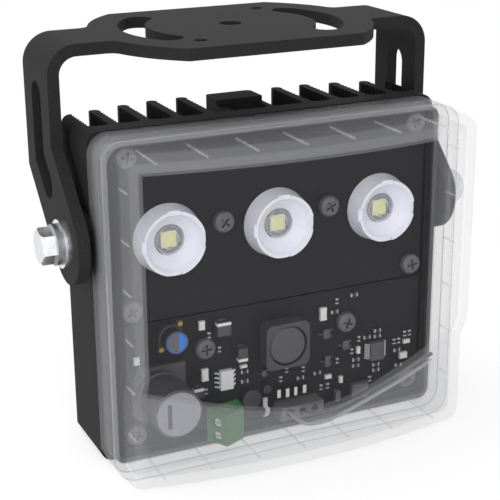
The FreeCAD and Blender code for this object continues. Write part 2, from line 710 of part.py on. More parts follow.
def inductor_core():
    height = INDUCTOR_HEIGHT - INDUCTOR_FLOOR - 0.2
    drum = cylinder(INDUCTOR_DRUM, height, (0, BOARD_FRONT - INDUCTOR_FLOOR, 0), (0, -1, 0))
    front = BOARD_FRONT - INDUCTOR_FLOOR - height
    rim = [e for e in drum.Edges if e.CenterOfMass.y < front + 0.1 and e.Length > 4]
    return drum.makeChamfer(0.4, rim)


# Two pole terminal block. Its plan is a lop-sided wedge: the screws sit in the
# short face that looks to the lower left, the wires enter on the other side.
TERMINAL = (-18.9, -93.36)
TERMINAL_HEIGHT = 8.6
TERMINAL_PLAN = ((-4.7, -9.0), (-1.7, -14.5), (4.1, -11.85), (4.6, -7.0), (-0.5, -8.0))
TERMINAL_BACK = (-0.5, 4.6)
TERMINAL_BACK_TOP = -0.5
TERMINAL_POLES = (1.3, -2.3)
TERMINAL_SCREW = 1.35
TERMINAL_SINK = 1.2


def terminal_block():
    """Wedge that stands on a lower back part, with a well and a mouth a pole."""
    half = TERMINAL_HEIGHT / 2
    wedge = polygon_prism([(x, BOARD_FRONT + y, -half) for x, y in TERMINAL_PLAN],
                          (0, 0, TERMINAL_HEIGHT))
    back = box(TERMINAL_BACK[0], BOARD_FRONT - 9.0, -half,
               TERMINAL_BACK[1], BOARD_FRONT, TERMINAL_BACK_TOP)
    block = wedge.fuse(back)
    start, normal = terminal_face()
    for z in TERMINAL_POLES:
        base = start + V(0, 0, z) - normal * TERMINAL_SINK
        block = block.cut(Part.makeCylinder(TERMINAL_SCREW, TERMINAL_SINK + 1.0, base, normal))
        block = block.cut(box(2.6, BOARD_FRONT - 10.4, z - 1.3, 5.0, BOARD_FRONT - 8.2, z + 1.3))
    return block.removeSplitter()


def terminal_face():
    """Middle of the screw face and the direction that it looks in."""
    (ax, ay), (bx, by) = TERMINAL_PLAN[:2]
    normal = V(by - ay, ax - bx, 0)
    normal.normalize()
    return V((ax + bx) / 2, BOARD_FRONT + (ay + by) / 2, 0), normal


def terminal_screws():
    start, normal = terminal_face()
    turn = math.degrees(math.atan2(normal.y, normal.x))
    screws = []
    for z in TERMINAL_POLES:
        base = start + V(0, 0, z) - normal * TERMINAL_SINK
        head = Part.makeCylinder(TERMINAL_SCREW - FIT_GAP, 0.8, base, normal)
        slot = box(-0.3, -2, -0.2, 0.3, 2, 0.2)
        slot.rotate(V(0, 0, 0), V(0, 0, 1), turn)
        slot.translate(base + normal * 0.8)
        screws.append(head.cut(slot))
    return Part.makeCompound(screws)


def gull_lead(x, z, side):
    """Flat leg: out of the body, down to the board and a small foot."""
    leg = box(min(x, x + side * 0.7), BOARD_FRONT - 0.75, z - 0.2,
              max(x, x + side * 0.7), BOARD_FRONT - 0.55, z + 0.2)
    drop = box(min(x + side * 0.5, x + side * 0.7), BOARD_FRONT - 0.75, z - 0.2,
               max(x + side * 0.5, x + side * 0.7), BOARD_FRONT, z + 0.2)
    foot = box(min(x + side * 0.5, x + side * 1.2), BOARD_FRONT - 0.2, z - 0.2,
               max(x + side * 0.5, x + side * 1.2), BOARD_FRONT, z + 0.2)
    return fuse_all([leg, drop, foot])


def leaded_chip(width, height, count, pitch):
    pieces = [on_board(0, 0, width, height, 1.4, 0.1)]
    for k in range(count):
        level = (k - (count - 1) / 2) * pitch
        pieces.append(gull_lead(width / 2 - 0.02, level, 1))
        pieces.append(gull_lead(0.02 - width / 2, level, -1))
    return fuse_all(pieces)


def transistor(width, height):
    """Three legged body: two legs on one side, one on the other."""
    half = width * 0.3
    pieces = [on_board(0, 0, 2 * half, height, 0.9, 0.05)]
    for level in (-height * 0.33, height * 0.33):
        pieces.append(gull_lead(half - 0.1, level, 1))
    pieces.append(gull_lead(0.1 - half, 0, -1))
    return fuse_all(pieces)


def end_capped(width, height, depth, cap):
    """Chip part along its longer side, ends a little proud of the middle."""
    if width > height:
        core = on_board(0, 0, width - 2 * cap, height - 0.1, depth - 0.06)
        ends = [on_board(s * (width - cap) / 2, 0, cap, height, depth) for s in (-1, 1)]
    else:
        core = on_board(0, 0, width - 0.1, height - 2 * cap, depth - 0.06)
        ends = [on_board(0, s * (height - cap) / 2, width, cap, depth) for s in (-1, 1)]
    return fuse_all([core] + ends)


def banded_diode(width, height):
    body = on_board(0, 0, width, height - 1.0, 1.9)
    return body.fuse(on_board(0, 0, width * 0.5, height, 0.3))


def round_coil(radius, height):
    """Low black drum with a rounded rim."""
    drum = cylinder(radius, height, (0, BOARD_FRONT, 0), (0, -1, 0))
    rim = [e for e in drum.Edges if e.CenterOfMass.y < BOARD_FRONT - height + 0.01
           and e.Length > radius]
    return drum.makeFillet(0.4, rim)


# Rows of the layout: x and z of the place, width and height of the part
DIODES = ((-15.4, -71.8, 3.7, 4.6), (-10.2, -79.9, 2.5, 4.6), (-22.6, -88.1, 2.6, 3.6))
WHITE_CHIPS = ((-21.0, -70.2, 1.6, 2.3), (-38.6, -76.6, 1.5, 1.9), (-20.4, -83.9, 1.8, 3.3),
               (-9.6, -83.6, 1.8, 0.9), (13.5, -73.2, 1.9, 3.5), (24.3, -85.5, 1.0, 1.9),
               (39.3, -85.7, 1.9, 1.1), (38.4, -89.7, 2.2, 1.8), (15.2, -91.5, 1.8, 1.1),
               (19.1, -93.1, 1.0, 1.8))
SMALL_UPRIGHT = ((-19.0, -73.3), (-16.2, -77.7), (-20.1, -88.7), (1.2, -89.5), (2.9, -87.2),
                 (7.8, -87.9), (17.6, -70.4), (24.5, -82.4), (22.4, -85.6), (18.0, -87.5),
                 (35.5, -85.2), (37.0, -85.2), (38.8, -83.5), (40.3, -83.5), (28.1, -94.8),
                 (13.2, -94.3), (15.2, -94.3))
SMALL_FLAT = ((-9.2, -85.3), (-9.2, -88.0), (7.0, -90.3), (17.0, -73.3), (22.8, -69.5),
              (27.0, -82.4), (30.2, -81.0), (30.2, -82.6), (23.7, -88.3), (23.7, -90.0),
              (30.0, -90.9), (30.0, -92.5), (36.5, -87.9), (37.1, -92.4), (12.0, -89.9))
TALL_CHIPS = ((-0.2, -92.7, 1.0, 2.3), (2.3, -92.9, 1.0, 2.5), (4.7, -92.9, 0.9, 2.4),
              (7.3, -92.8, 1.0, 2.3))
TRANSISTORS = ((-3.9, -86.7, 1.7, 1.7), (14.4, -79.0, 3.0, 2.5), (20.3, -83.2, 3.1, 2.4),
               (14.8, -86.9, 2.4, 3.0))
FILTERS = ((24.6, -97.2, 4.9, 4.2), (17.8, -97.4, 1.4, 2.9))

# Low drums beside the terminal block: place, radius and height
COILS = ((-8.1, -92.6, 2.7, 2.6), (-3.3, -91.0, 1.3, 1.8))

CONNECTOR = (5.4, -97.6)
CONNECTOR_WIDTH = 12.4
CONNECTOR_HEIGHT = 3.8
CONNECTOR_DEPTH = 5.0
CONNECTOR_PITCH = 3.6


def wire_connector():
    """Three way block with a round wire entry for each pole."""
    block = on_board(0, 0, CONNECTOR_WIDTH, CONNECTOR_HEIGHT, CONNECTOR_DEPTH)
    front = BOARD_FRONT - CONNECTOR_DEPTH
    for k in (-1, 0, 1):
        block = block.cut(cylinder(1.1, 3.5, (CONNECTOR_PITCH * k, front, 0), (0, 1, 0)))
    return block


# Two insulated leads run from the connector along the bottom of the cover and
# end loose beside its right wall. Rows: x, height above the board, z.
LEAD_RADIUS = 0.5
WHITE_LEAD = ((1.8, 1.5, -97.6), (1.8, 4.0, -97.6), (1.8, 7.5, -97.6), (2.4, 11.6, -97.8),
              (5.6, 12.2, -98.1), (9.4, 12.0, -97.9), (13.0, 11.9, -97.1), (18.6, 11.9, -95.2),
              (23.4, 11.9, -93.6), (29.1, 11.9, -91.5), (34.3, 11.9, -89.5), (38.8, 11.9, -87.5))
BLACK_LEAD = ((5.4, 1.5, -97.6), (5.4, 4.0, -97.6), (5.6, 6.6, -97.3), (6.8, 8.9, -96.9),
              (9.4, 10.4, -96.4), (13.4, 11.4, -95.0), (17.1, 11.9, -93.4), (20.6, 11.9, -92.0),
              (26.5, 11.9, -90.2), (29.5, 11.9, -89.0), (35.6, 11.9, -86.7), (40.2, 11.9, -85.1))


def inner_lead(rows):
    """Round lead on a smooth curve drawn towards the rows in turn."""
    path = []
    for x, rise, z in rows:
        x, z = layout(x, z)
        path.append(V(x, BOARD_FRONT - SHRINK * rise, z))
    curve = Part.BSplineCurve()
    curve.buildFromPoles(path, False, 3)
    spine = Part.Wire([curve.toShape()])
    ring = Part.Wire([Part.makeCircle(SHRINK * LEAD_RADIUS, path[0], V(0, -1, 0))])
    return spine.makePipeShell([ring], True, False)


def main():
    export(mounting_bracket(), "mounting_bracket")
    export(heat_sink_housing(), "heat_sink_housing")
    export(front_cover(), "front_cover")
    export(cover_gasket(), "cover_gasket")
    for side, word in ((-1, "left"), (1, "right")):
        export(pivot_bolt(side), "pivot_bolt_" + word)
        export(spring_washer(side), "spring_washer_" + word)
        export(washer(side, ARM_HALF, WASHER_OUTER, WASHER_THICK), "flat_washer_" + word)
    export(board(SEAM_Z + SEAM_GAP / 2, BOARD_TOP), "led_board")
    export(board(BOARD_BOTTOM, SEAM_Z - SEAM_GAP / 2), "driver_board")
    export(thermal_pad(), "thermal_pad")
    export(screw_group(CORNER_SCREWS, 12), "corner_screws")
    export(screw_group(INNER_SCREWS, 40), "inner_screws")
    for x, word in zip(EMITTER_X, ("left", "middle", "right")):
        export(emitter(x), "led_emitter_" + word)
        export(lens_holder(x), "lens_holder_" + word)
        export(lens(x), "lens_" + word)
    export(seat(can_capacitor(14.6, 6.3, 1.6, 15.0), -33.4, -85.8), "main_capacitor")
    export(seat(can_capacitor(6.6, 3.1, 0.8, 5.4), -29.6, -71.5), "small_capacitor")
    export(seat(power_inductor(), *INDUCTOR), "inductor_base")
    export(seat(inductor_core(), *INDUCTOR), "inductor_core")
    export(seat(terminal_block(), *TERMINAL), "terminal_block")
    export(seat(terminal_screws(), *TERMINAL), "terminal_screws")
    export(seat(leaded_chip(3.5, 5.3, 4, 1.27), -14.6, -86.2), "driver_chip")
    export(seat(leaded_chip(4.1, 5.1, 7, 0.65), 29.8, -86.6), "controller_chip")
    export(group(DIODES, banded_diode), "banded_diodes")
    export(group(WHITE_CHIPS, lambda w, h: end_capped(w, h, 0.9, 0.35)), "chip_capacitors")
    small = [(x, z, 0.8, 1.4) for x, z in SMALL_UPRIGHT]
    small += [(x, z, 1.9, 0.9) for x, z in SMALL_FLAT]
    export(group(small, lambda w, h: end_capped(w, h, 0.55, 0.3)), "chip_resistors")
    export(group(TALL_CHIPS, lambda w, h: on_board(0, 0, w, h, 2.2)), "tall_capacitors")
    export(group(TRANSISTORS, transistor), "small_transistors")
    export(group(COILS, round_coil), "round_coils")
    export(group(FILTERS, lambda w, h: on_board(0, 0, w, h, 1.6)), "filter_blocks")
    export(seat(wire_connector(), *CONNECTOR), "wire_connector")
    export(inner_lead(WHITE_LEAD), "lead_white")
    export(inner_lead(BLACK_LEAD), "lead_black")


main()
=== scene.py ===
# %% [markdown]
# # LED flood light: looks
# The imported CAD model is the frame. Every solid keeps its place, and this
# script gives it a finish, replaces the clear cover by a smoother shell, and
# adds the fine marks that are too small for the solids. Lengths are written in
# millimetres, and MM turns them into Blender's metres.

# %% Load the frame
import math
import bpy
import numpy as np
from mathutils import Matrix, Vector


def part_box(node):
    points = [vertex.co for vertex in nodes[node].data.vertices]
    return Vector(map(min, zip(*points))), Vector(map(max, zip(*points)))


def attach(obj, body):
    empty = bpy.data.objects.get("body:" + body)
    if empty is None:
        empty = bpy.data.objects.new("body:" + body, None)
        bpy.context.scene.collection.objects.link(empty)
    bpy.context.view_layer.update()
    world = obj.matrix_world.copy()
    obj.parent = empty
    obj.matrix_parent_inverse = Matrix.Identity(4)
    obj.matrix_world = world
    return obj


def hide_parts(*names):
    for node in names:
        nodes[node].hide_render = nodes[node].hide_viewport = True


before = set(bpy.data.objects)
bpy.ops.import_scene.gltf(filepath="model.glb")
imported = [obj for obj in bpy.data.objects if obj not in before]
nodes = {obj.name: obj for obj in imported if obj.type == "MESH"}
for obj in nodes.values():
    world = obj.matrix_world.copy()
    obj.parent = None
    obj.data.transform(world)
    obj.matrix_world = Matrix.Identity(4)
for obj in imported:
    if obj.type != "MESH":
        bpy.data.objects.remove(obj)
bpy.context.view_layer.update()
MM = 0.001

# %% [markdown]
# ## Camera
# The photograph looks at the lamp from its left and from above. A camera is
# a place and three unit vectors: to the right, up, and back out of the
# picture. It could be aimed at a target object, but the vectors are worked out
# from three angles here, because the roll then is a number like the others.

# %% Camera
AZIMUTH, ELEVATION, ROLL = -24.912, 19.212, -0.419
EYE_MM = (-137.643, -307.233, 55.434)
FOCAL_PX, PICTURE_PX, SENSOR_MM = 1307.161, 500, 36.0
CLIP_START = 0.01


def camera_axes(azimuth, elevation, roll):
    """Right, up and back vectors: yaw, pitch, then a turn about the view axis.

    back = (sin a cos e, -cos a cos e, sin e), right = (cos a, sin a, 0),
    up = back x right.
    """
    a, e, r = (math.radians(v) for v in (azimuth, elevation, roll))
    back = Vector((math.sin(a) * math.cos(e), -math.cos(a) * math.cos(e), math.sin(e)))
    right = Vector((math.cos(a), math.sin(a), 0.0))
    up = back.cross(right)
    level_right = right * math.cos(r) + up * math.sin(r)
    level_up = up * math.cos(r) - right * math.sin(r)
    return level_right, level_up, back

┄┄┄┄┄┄

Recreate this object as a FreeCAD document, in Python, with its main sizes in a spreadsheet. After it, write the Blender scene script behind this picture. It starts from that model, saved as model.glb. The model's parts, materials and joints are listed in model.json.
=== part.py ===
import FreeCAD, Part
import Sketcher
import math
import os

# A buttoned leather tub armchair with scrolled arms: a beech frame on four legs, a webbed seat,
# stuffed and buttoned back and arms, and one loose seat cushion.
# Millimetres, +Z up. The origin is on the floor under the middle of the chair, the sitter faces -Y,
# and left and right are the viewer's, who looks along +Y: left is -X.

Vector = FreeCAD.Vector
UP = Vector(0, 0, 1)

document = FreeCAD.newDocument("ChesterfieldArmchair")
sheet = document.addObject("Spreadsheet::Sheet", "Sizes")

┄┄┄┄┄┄

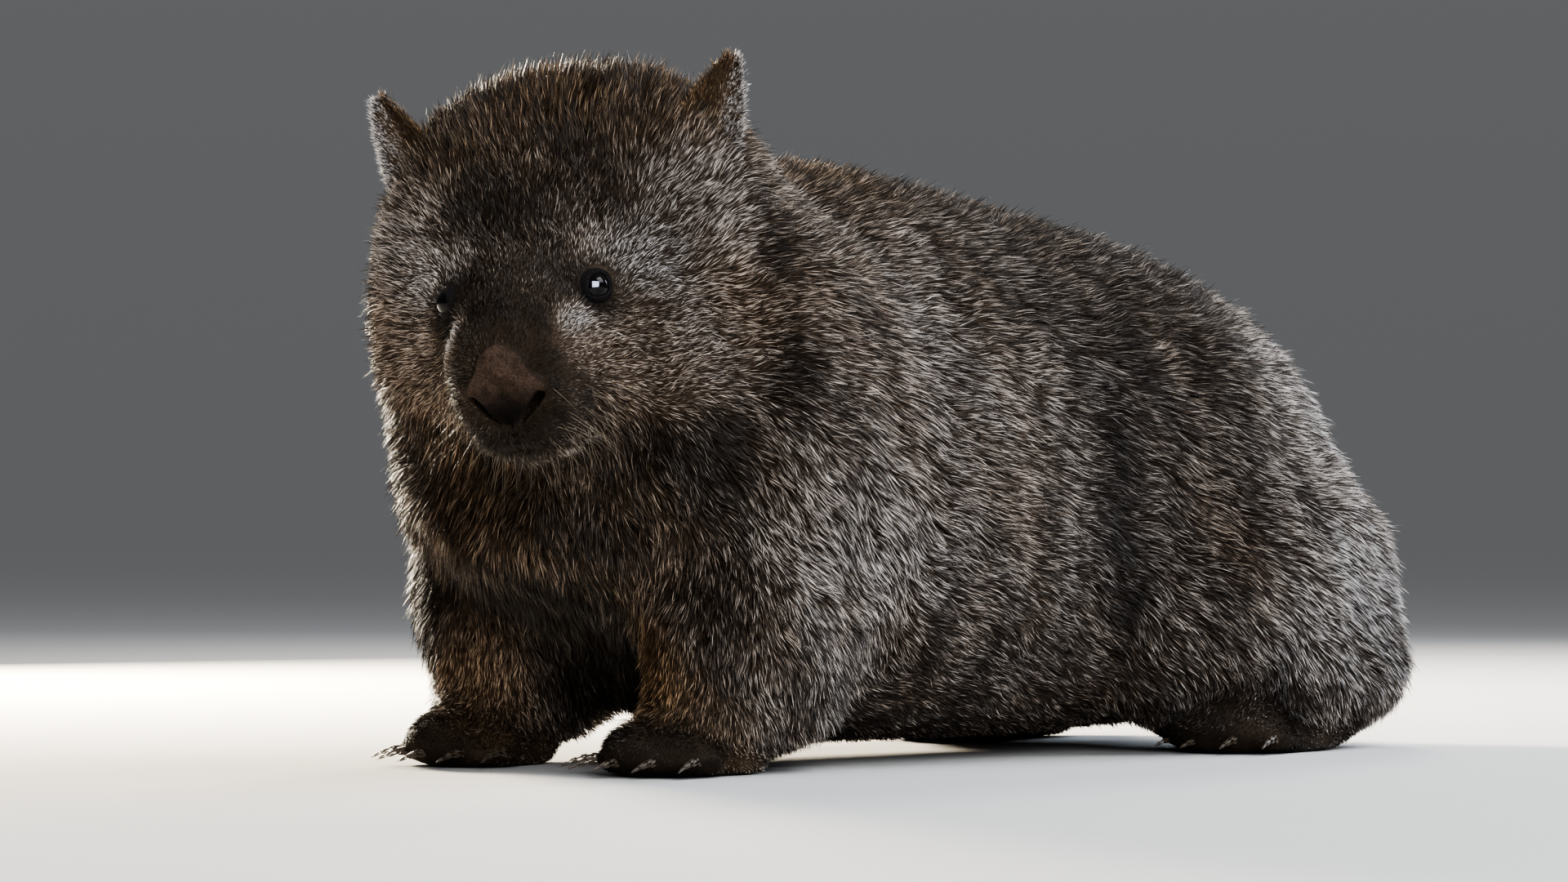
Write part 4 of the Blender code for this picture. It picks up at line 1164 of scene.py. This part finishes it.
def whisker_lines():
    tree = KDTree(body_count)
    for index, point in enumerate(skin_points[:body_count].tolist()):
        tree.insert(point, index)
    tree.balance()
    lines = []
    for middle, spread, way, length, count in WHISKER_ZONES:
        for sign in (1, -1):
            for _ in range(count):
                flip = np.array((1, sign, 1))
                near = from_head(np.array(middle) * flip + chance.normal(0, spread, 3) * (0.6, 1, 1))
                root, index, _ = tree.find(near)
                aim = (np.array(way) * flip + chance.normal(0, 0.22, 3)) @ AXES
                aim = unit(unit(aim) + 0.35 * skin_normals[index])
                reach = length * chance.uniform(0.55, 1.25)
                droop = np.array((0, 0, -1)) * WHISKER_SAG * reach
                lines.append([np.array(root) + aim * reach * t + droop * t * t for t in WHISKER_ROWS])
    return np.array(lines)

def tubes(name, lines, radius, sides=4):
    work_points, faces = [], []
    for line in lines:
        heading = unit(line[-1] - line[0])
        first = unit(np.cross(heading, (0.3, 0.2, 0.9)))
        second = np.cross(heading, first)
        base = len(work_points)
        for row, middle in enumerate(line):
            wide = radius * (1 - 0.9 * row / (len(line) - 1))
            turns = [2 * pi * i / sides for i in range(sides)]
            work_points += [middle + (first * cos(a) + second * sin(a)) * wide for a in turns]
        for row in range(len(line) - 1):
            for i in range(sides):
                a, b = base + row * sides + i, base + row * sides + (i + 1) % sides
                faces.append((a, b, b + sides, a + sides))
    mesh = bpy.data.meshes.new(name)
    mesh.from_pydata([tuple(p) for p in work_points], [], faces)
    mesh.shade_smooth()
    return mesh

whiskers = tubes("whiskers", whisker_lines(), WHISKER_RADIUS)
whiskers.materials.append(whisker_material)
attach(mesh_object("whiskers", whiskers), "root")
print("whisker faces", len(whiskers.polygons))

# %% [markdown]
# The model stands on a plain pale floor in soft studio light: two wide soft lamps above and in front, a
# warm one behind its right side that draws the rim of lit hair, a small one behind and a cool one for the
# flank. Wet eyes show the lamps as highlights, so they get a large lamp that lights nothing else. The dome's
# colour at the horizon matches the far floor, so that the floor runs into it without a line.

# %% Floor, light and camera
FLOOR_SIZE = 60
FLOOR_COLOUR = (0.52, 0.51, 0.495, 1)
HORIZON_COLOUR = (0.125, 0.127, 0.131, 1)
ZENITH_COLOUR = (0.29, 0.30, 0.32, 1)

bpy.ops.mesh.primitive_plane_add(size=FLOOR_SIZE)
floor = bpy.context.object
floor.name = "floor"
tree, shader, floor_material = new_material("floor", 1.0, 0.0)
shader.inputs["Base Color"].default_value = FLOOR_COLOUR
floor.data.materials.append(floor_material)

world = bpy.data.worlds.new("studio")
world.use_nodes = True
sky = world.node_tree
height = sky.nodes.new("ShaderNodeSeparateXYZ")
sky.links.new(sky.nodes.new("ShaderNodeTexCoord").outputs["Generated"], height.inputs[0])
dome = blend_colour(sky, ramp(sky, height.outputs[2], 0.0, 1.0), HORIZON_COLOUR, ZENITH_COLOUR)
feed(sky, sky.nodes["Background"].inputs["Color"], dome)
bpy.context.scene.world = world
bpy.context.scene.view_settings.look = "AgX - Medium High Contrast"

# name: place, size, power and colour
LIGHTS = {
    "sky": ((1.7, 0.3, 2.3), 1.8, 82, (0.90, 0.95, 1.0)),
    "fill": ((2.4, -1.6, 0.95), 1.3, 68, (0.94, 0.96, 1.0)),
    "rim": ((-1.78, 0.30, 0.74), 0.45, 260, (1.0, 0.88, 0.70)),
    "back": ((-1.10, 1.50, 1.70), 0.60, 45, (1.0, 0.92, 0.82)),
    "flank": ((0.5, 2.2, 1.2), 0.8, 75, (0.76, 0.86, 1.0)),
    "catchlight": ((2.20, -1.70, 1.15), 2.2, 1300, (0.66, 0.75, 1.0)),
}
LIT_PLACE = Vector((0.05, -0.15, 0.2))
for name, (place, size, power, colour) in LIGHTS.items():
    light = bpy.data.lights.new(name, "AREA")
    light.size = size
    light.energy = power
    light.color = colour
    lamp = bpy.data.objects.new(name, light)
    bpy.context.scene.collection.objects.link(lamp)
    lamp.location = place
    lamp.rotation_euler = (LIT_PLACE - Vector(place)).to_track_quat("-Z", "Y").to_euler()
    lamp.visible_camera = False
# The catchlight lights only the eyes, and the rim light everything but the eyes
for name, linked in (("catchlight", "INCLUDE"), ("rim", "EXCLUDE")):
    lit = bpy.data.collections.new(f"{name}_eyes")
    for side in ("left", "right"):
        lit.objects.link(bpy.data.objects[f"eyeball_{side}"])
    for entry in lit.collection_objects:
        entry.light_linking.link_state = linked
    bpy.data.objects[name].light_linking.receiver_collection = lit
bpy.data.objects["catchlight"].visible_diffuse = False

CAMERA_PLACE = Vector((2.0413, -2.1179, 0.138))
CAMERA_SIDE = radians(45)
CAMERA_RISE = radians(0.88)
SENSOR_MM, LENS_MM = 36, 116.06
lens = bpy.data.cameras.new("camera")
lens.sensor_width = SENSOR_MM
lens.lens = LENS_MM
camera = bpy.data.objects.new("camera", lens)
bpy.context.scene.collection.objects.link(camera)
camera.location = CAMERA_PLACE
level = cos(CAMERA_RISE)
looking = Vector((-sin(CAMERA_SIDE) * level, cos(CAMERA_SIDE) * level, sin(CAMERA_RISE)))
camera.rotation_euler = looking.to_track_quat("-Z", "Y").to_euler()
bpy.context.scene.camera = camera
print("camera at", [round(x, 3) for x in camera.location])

┄┄┄┄┄┄

Begin at the line that has "small = [(x, z, 0.8, 1.4)" in the entries above; stop after the line that has "from mathutils import Matrix, Vector". Transcribe exactly those lines and no others.

    small = [(x, z, 0.8, 1.4) for x, z in SMALL_UPRIGHT]
    small += [(x, z, 1.9, 0.9) for x, z in SMALL_FLAT]
    export(group(small, lambda w, h: end_capped(w, h, 0.55, 0.3)), "chip_resistors")
    export(group(TALL_CHIPS, lambda w, h: on_board(0, 0, w, h, 2.2)), "tall_capacitors")
    export(group(TRANSISTORS, transistor), "small_transistors")
    export(group(COILS, round_coil), "round_coils")
    export(group(FILTERS, lambda w, h: on_board(0, 0, w, h, 1.6)), "filter_blocks")
    export(seat(wire_connector(), *CONNECTOR), "wire_connector")
    export(inner_lead(WHITE_LEAD), "lead_white")
    export(inner_lead(BLACK_LEAD), "lead_black")


main()
=== scene.py ===
# %% [markdown]
# # LED flood light: looks
# The imported CAD model is the frame. Every solid keeps its place, and this
# script gives it a finish, replaces the clear cover by a smoother shell, and
# adds the fine marks that are too small for the solids. Lengths are written in
# millimetres, and MM turns them into Blender's metres.

# %% Load the frame
import math
import bpy
import numpy as np
from mathutils import Matrix, Vector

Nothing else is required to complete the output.